A. R.: Es que no es mexicana esa película. No hay una sola película mexicana en la que Brad Pitt sea uno de los actores. No es posible, no se dan las condiciones. Babel no es mexicana, es una película Paramount. Suponer que Babel es mexicana, porque la dirigió Iñárritu es como suponer que El bebé de Rosemary es polaca porque la dirigió Polanski. Harry Potter no es mexicana, a pesar de que la haya dirigido Alfonso Cuarón. El laberinto del fauno, de Guillermo del Toro, no es una película mexicana, sino española. Entonces, esto de lo que se habla, del éxito del cine mexicano, que son básicamente Cuarón e Iñárritu... Bueno, ellos no están haciendo películas mexicanas hace un buen rato. Es una falacia de la estadística. Y es un argumento que toman los funcionarios para decirnos “esto está yendo muy bien”, pero no es verdad.
P. A. G.: Es el viejo nacionalismo a ultranza, ese que dice “qué bien les va a los latinos en Hollywood” porque Antonio Banderas protagoniza allí unas películas.
A. R.: La situación del cine en México es muy complicada y muy grave. Se están haciendo muchísimas películas, pero a lo que tienden es a “volverse Iñárritu”, irse a triunfar a Hollywood. Se hacen películas que parecen una tarjeta de presentación ante la Columbia Pictures, para que después les produzcan su próxima película con Keanu Reeves. Y ahora tienen ustedes también a su Iñárritu en Hollywood: se llama Agresti.

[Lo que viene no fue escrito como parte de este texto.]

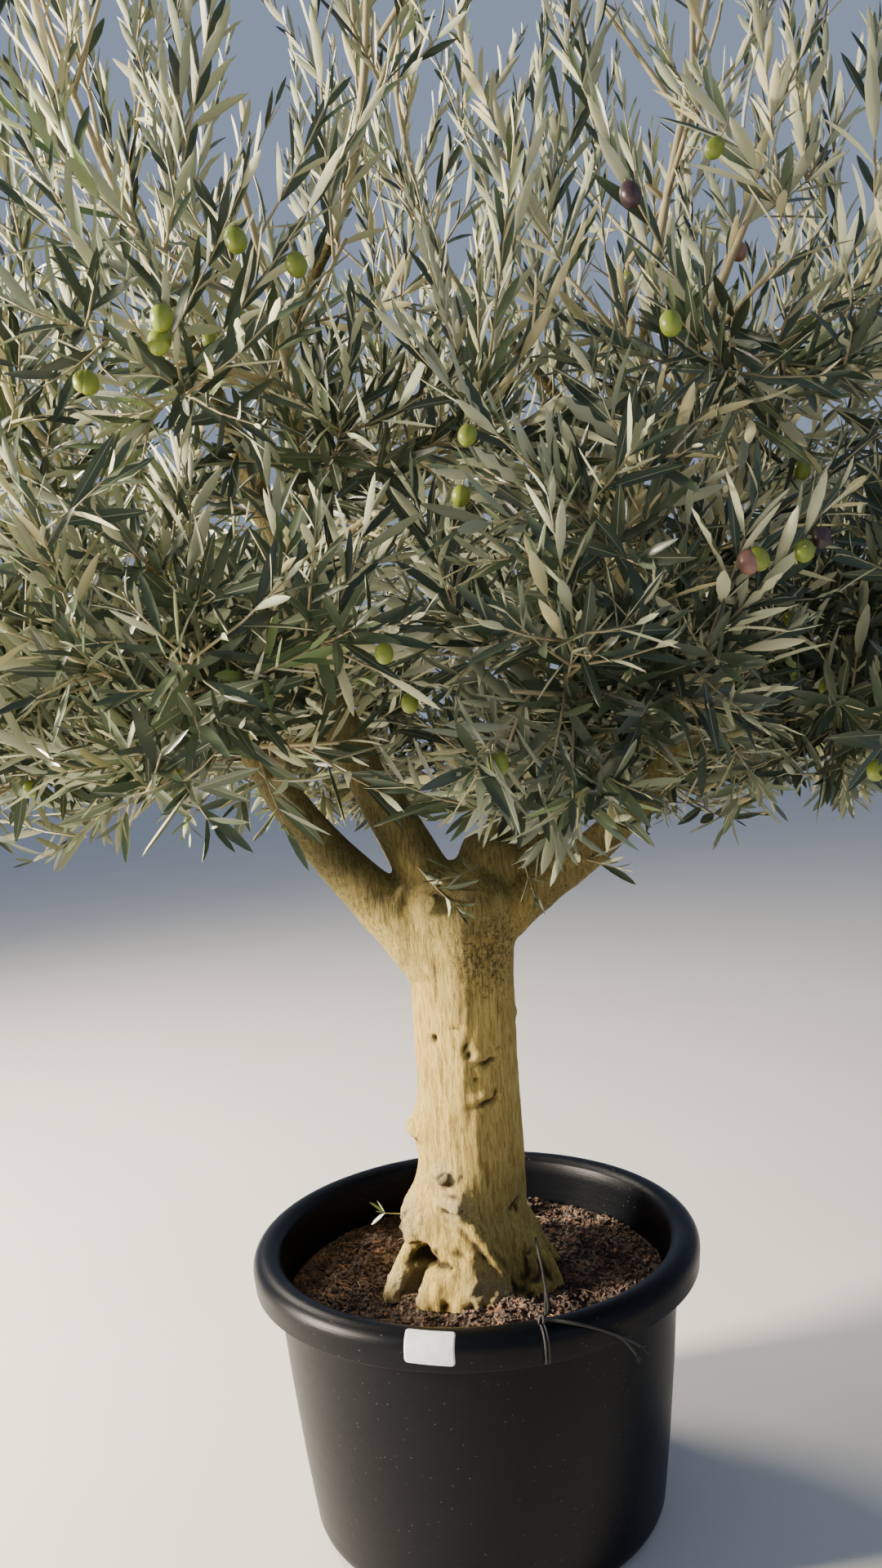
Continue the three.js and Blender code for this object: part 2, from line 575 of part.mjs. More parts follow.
// The twigs and sprays of one mass, by a seeded rule: of a few tries each goes where there is most
// room, and a try that would leave the mass's space or touch a limb is passed over.
function growMass(mass, masses, feeder, paths) {
  const random = seededRandom(mass.seed);
  const between = (low, high) => mix(low, high, random());
  const stem = stemOf(mass, masses, feeder.at(-1));
  const others = paths.filter((path) => path !== feeder);
  const twigs = [];
  const sprays = [];
  const roomAt = (p) => sprays.reduce((least, s) => Math.min(least, s.middle.distanceTo(p)), CROWN.radius);
  const clears = (from, to, girth) => clearOf(others, from, to, girth) && clearOf([feeder], from, to, 0);
  const apart = (from, to) => sprays.every((s) => stretchDistance(s.free, s.tip, from, to) > SPRAY_APART);
  const misses = (twig, own, from, to) =>
    stretchDistance(twig.root, twig.tip, from, to) > (twig === own ? TWIG_CLEARANCE : SPRAY_APART);

  const tryTwig = (step) => {
    const at = mix(TWIG_FIRST, 1, (step + random()) / TWIGS);
    const angle = mix(...TWIG_ANGLES, at) * DEG * between(...TWIG_TURN);
    const round = between(0, 2 * Math.PI);
    const reach = between(...TWIG_REACH);
    const { point: root, along } = stem.at(at);
    const direction = turnedFrom(along, angle, round, TWIG_LIFT * mass.lift);
    const length = Math.min(TWIG_LENGTHS[1], reach * roomAlong(mass, masses, root, direction));
    const tip = root.clone().addScaledVector(direction, length);
    const free = root.clone().addScaledVector(direction, ROOT_FREE);
    if (length < TWIG_LENGTHS[0] || !clears(free, tip, TWIG_RADIUS) || !apart(free, tip)) return null;
    return { root, tip, direction, length, room: roomAt(tip) };
  };

  const trySpray = (own, root, along, angle) => {
    const full = mass.spray * between(...SPRAY_STRETCH);
    const round = between(0, 2 * Math.PI);
    const tilt = angle * DEG * between(...SPRAY_TURN);
    const direction = turnedFrom(along, tilt, round, mass.lift * between(...SPRAY_RAISE));
    const length = Math.min(full, between(...SPRAY_REACH) * roomAlong(mass, masses, root, direction));
    const tip = root.clone().addScaledVector(direction, length);
    const free = root.clone().addScaledVector(direction, ROOT_FREE);
    const width = SPRAY_WIDTH * Math.sqrt(length / full);
    const across = squareTo(direction)[0].multiplyScalar(width / 2);
    const widest = root.clone().lerp(tip, SPRAY_WIDEST);
    const edges = [widest.clone().add(across), widest.clone().sub(across)];
    if (length < SPRAY_LEAST * full || !edges.every((p) => isInside(mass, masses, p))) return null;
    if (!clears(free, tip, width / 2) || !apart(free, tip)) return null;
    if (!twigs.every((twig) => misses(twig, own, free, tip))) return null;
    const middle = root.clone().lerp(tip, 0.5);
    const room = roomAt(middle) + LENGTH_WORTH * length;
    return { root, free, tip, middle, widest, direction, edges, room };
  };

  const roomiest = (attempt) => {
    const found = Array.from({ length: TRIES }, attempt).filter(Boolean);
    return found.reduce((best, one) => (best && best.room >= one.room ? best : one), null);
  };
  const addSpray = (own, root, along, angle) => {
    const spray = roomiest(() => trySpray(own, root, along, angle));
    if (spray && sprays.length < SPRAYS_MOST) sprays.push(spray);
  };

  for (let step = 0; step < TWIGS; step++) {
    const twig = roomiest(() => tryTwig(step));
    if (!twig) continue;
    twigs.push(twig);
    const count = Math.floor(twig.length / SPRAY_SPACING) + 1;
    for (let i = 0; i < count; i++) {
      const share = (i + SPRAY_INSET) / (count - 1 + 2 * SPRAY_INSET);
      const root = twig.root.clone().lerp(twig.tip, share);
      addSpray(twig, root, twig.direction, SPRAY_ANGLE);
    }
    addSpray(twig, twig.tip, twig.direction, SPRAY_END_ANGLE);
  }
  const top = stem.at(STEM_END);
  addSpray(null, top.point, top.along, SPRAY_END_ANGLE);
  return { stem, twigs, sprays };
}

// A spray's blade: a long diamond with a keel along its middle, its root in the twig.
function sprayBlade({ root, tip, widest, direction, edges }) {
  const keel = edges[0].clone().sub(edges[1]).cross(direction).setLength(SPRAY_KEEL);
  const corners = [
    root.clone().addScaledVector(direction, -ROOT_DEPTH),
    edges[0],
    tip,
    edges[1],
    widest.clone().add(keel),
  ];
  const blade = new THREE.BufferGeometry().setFromPoints(corners);
  return blade.setIndex([0, 2, 1, 0, 3, 2, 0, 1, 4, 1, 2, 4, 2, 3, 4, 3, 0, 4]);
}

// An olive hung close under the root of a spray.
function oliveUnder({ x, y, z }) {
  const fruit = new THREE.IcosahedronGeometry(OLIVE.width / 2, 0);
  fruit.scale(1, 1, OLIVE.length / OLIVE.width);
  return fruit.translate(x, y, z - OLIVE.length / 2 + OLIVE.sink);
}

function massSolid({ stem, twigs, sprays }, hasOlive) {
  const solids = [solidOf(skinOver(ringsRound(stem.path, STEM_SIDES)))];
  for (const { root, tip, direction: along } of twigs) {
    const end = tip.clone().addScaledVector(along, TWIG_TIP_RADIUS);
    const path = [
      { point: root, along, radius: TWIG_RADIUS },
      { point: end, along, radius: TWIG_TIP_RADIUS },
    ];
    solids.push(solidOf(skinOver(ringsRound(path, TWIG_SIDES))));
  }
  for (const spray of sprays) solids.push(solidOf(sprayBlade(spray)));
  if (hasOlive) solids.push(solidOf(oliveUnder(sprays[sprays.length >> 1].root)));
  return wasm.Manifold.union(solids);
}

function stubPath() {
  const along = heading(STUB.bearing, STUB.rise);
  const foot = vec(trunkMiddle(FORK_HEIGHT), 0, FORK_HEIGHT);
  const top = foot.clone().addScaledVector(along, STUB.length);
  return [foot, top].map((point) => ({ point, along, radius: STUB.radius }));
}

const tree = new THREE.Group();

function add(name, geometry, look) {
  const mesh = new THREE.Mesh(geometry, new THREE.MeshStandardMaterial(look));
  mesh.name = name;
  tree.add(mesh);
}

add("pot", turned(containerProfile()), BLACK_PLASTIC);
add("soil", turned(soilProfile()), POTTING_SOIL);

const masses = massPlan();
const massNamed = (name) => masses.find((mass) => mass.name === name);
const feeders = {};
const trunkParts = [solidOf(trunkColumn()), solidOf(skinOver(ringsRound(stubPath(), BOUGH_SIDES)))];
for (const [name, sizes] of Object.entries(BOUGHS)) {
  const bough = growBough(sizes, massNamed(BOUGH_FEEDS[name]), masses);
  feeders[BOUGH_FEEDS[name]] = bough.path;
  trunkParts.push(solidOf(skinOver(bough.rings.slice(0, COLLAR_STEPS + 1))));
  add("bough_" + name, skinOver(bough.rings.slice(COLLAR_STEPS + 1)), BOUGH_BARK);

  const clearance = solidOf(skinOver(ringsRound(bough.path, BOUGH_SIDES, GAP)));
  for (const [feeds, at] of Object.entries(LIMBS[name])) {
    const path = limbPath(bough, at, massNamed(feeds), masses);
    feeders[feeds] = path;
    const limb = solidOf(skinOver(ringsRound(path, LIMB_SIDES)));
    add("limb_" + feeds, geometryOf(limb.subtract(clearance)), BOUGH_BARK);
  }
}
add("trunk", geometryOf(wasm.Manifold.union(trunkParts)), BARK);

const head = [HEAD_LOW, TRUNK_TOP].map((z) => ({ point: vec(TRUNK_LEAN, 0, z), radius: HEAD_RADIUS }));
const paths = [...Object.values(feeders), head];
for (const mass of masses) {
  const grown = growMass(mass, masses, feeders[mass.name], paths);
  const solid = massSolid(grown, OLIVE_MASSES.includes(mass.name));
  add("foliage_" + mass.name, geometryOf(solid), FOLIAGE);
}

export default tree;
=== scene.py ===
# %% [markdown]
# # A potted olive tree
#
# The real thing is an olive that was grown in a field, cut back hard and lifted into a round
# nursery container: a stout straw-coloured trunk, boughs that leave its head like the ribs of a
# vase, and a crown of narrow grey-green leaves that was left to grow out for a few years.
#
# We dress it piece by piece: the view and the light first, then the container and its soil, the
# wood, and at last the twigs, leaves and fruit. The frame holds the plain solids of the same
# tree, and every piece here stands where its solid stands.

import math

import bpy
import numpy as np
from mathutils import Matrix, Vector, noise
from mathutils.bvhtree import BVHTree


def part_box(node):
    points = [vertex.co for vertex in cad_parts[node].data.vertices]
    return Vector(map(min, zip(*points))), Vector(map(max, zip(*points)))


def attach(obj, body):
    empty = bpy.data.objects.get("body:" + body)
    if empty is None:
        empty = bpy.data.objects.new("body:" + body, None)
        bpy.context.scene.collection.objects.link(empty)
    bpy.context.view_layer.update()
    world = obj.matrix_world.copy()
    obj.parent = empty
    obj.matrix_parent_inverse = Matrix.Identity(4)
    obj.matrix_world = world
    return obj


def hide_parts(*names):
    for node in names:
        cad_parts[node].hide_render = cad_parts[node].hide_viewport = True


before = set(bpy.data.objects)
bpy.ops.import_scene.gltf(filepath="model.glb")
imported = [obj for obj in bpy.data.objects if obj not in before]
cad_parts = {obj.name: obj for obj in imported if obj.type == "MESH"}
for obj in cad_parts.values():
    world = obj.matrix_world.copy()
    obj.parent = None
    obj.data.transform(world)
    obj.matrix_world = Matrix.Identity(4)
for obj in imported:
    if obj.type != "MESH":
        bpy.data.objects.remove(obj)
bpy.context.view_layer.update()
MM = 0.001
BODY = "root"

# %% [markdown]
# ## The view
#
# A picture of something tall and round is hard to match by eye, so the camera is worked out: the
# ellipse of the container's rim fixes how far away and how high the eye is, and the trunk fixes
# how far the picture is tilted. The eye is 1.2 m high and 1.85 m from the middle of the trunk,
# which is so close that the crown runs out of the picture on three sides.

# %% The camera
PHOTO_WIDTH = 1080
PHOTO_HEIGHT = 1920
FOCAL_LENGTH_PIXELS = 1444
SENSOR_MM = 36
EYE = Vector((-0.008, -1.845, 1.213))
PITCH = math.radians(2.32)
ROLL = math.radians(3.7)

ahead = Vector((0, math.cos(PITCH), -math.sin(PITCH)))
level = Vector((1, 0, 0))
rising = Vector((0, math.sin(PITCH), math.cos(PITCH)))
picture_right = level * math.cos(ROLL) - rising * math.sin(ROLL)
picture_down = -level * math.sin(ROLL) - rising * math.cos(ROLL)


def line_of_sight(across, down):
    """The direction in which a pixel of the 1080 x 1920 picture looks."""
    right = (across - PHOTO_WIDTH / 2) / FOCAL_LENGTH_PIXELS
    below = (down - PHOTO_HEIGHT / 2) / FOCAL_LENGTH_PIXELS
    return (ahead + picture_right * right + picture_down * below).normalized()


camera_data = bpy.data.cameras.new("camera")
camera_data.sensor_width = SENSOR_MM
camera_data.lens = FOCAL_LENGTH_PIXELS * SENSOR_MM / PHOTO_HEIGHT
camera = bpy.data.objects.new("camera", camera_data)
turn = Matrix((picture_right, -picture_down, -ahead)).transposed().to_4x4()
camera.matrix_world = Matrix.Translation(EYE) @ turn
bpy.context.scene.collection.objects.link(camera)
bpy.context.scene.camera = camera
print("lens", round(camera_data.lens, 2), "mm")

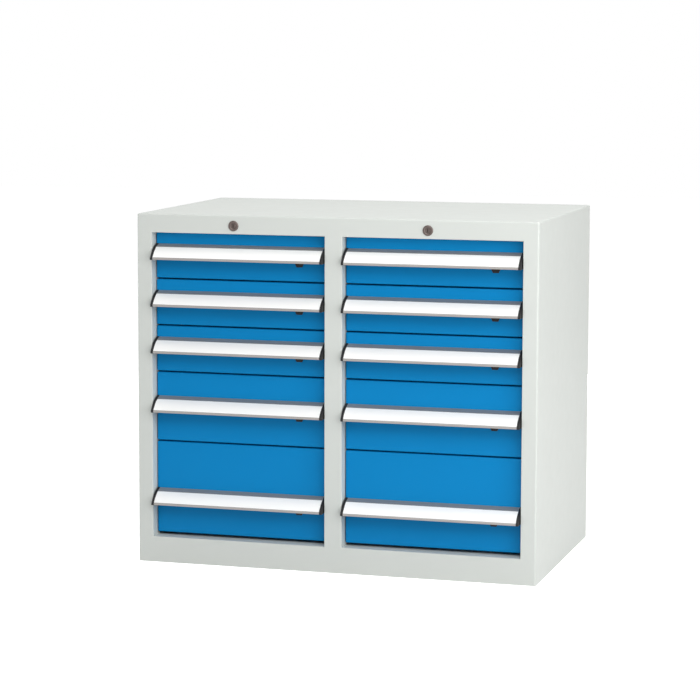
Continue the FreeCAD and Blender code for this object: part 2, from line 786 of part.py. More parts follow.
# Locks: a barrel in the top rail, and a plug whose long shaft turns a crank at the back
barrels = []
for column, sign in SIDES.items():
    lock_x = f"{sign} * {column_x} - dims.lock_offset"
    barrel_blank = fused(
        f"barrel_blank_{column}",
        [
            rod(
                f"rosette_{column}",
                "dims.rosette_radius",
                ("-dims.rosette_depth", "0"),
                "0",
                "0",
            ),
            rod(
                f"barrel_body_{column}",
                "dims.barrel_radius",
                ("0", "dims.barrel_depth"),
                "0",
                "0",
            ),
            rod(
                f"barrel_nut_{column}",
                "dims.nut_radius",
                ("dims.sheet", "dims.sheet + dims.nut_depth"),
                "0",
                "0",
            ),
        ],
    )
    barrel_bore = rod(
        f"barrel_bore_{column}",
        "dims.plug_radius + dims.plug_gap",
        ("-2 * dims.rosette_depth", "2 * dims.barrel_depth"),
        "0",
        "0",
    )
    barrel = cut(f"barrel_{column}", barrel_blank, [barrel_bore])
    barrel.setExpression("Placement.Base.x", lock_x)
    barrel.setExpression("Placement.Base.z", lock_z)
    barrels.append(barrel)

    # At rest the crank pin is at half past seven, so a quarter turn lifts it straight up
    crank_arm = "dims.lock_lift / sqrt(2)"
    pin_low = "dims.lock_lift / 2"
    crank_front = f"{bar_front} - dims.running_gap - dims.crank_depth"
    plug_blank = fused(
        f"plug_blank_{column}",
        [
            rod(
                f"plug_body_{column}",
                "dims.plug_radius",
                ("-dims.rosette_depth", "dims.barrel_depth"),
                "0",
                "0",
            ),
            rod(
                f"plug_shaft_{column}",
                "dims.shaft_radius",
                ("dims.barrel_depth", crank_front),
                "0",
                "0",
            ),
            rod(
                f"plug_crank_{column}",
                "dims.crank_radius",
                (crank_front, f"{bar_front} - dims.running_gap"),
                "0",
                "0",
            ),
            rod(
                f"plug_pin_{column}",
                "dims.pin_radius",
                (crank_front, f"{bar_back} + dims.running_gap"),
                f"-{pin_low}",
                f"-{pin_low}",
            ),
        ],
    )
    key_slot = slab(
        f"key_slot_{column}",
        ("-dims.key_width / 2", "dims.key_width / 2"),
        ("-2 * dims.rosette_depth", "dims.key_depth - dims.rosette_depth"),
        ("-dims.key_length / 2", "dims.key_length / 2"),
    )
    subpart(
        f"lock_plug_{column}",
        cut(f"lock_plug_{column}", plug_blank, [key_slot]),
        lock_x,
        lock_z,
    )

    # Locking bar: a strip hung on the crank pin, with a hook of two flats welded on for each drawer
    crank_slot = slab(
        f"crank_slot_{column}",
        (
            f"-{crank_arm} - dims.pin_radius - dims.running_gap",
            f"-{pin_low} + dims.pin_radius + dims.running_gap",
        ),
        (f"{bar_front} - dims.bar_depth", f"{bar_back} + dims.bar_depth"),
        (
            f"{lock_z} - {pin_low} - dims.pin_radius - dims.running_gap",
            f"{lock_z} - {pin_low} + dims.pin_radius + dims.running_gap",
        ),
    )
    bar_x = ("-dims.bar_width / 2", "dims.bar_width / 2")
    lowest = f"{row_z[-1]} + dims.front_gap"
    bar_blank = slab(
        f"bar_blank_{column}",
        bar_x,
        (bar_front, bar_back),
        (lowest, f"{lock_z} - {pin_low} + dims.pin_radius + dims.bar_end"),
    )
    bar_pieces = [cut(f"bar_strip_{column}", bar_blank, [crank_slot])]
    hook_x = ("-dims.hook_width / 2", "dims.hook_width / 2")
    hook_y = f"{bar_front} - dims.hook_reach"
    for row, floor in enumerate(row_z, start=1):
        striker_edge = f"{floor} + dims.tray_floor + dims.striker_rise - dims.lock_lift"
        lip_top = f"{striker_edge} - dims.hook_gap"
        arm = f"{lip_top} - dims.lock_lift - dims.hook_wall - dims.hook_gap"
        bar_pieces += [
            slab(
                f"hook_arm_{column}_{row}",
                hook_x,
                (hook_y, bar_front),
                (arm, f"{arm} + dims.hook_wall"),
            ),
            slab(
                f"hook_lip_{column}_{row}",
                hook_x,
                (hook_y, f"{hook_y} + dims.hook_wall"),
                (f"{arm} + dims.hook_wall", lip_top),
            ),
        ]
    subpart(f"lock_bar_{column}", group(f"lock_bar_{column}", bar_pieces), lock_x)
subpart("lock_barrels", group("lock_barrels", barrels))

doc.recompute()

for item in doc.Objects:
    if {"Invalid", "Error"} & set(item.State):
        raise RuntimeError(f"{item.Label} failed: {item.State}")
for piece in nodes:
    if piece.Shape.isNull() or not piece.Shape.isValid():
        raise RuntimeError(f"{piece.Label} has no sound shape")

os.makedirs("parts", exist_ok=True)
for piece in nodes:
    piece.Shape.exportStep(os.path.join("parts", f"{piece.Label}.step"))
print(f"{len(nodes)} sub-parts written")
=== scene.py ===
import math

import bmesh
import bpy
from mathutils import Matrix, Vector


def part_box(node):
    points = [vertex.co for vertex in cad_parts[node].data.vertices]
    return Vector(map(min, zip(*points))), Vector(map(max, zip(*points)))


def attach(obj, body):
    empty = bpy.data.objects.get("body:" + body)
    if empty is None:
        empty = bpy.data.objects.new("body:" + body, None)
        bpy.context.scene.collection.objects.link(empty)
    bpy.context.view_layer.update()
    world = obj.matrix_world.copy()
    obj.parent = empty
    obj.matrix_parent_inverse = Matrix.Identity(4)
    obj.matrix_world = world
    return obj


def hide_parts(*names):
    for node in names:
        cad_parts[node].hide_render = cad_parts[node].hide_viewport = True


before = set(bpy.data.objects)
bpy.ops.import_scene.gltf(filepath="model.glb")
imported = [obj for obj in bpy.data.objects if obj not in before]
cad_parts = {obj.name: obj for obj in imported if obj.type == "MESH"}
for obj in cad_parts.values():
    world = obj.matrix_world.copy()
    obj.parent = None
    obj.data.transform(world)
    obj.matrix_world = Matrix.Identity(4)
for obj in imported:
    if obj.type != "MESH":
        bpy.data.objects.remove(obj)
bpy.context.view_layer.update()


# Camera: to the right of the cabinet and a little above it, on a long lens.
# The small shift only sets the cabinet where the photograph has it in its frame.
PHOTO_SIDE = 700
FOCAL_PIXELS = 2549.2
CENTRE_PIXEL = (292.4, 310.7)
CAMERA_AT = (1.4917, -5.3291, 1.1315)
CAMERA_DOWN = math.radians(6.228)
CAMERA_TURN = math.radians(17.34)
camera_data = bpy.data.cameras.new("camera")
camera_data.lens = camera_data.sensor_width * FOCAL_PIXELS / PHOTO_SIDE
camera_data.shift_x = (PHOTO_SIDE / 2 - CENTRE_PIXEL[0]) / PHOTO_SIDE
camera_data.shift_y = (CENTRE_PIXEL[1] - PHOTO_SIDE / 2) / PHOTO_SIDE
camera = bpy.data.objects.new("camera", camera_data)
camera.location = CAMERA_AT
camera.rotation_euler = (math.radians(90) - CAMERA_DOWN, 0, CAMERA_TURN)
bpy.context.scene.collection.objects.link(camera)
bpy.context.scene.camera = camera
bpy.context.scene.view_settings.view_transform = "Standard"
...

–¿Y el caso de Carlos Reygadas, el director de Japón y Batalla en el cielo? ¿Cómo lo ven?
A. R.: Es un caso totalmente distinto. Está en las antípodas. Las películas de Reygadas pueden o no gustar, pero creo que es de lo más interesante que hay hoy en el panorama de México. Su propuesta me parece seria, importantísima, en medio del lodazal que termina siendo cierto cine mexicano. Reygadas forma público para el cine y no como otros, que hacen cine para el público.